The likely outcome of the review is more detailed guidance on facilitation payments, potentially aimed at SMEs in particular. This newly drafted guidance may address what compliance programmes are needed to utilise the adequate procedures defence. Presumably the focus will be on keeping any compliance programmes proportionate, given the UK Government’s agenda with regards to cutting regulation. Whether or not more guidance is required (or will deal with the concerns of SMEs) is another matter entirely.
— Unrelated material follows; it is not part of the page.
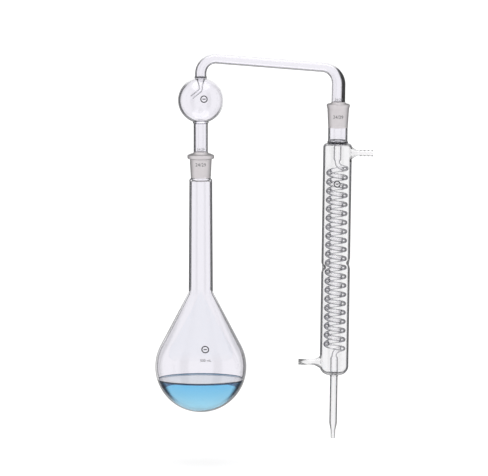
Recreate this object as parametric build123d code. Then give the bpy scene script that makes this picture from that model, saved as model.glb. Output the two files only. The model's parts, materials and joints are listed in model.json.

It should not be forgotten that the Ministry of Justice has already published Guidance on the Bribery Act 2010, rolled out awareness raising programmes and an online Business Anti-Corruption Portal has been created, which is specifically targeted at SMEs and has advice on sixty-two countries.
The precise wording of any new SME-specific guidance on facilitation payments will be interesting to see. Any guidance that appears to diverge from the SFO’s tough stance will no doubt attract the opprobrium of the OECD. What may become important is whose criticism the UK Government fears more, the OECD or the pro-business lobby? The exigencies for economic growth and the central role the UK Government wants SMEs to play in increasing exports may mean it is the latter.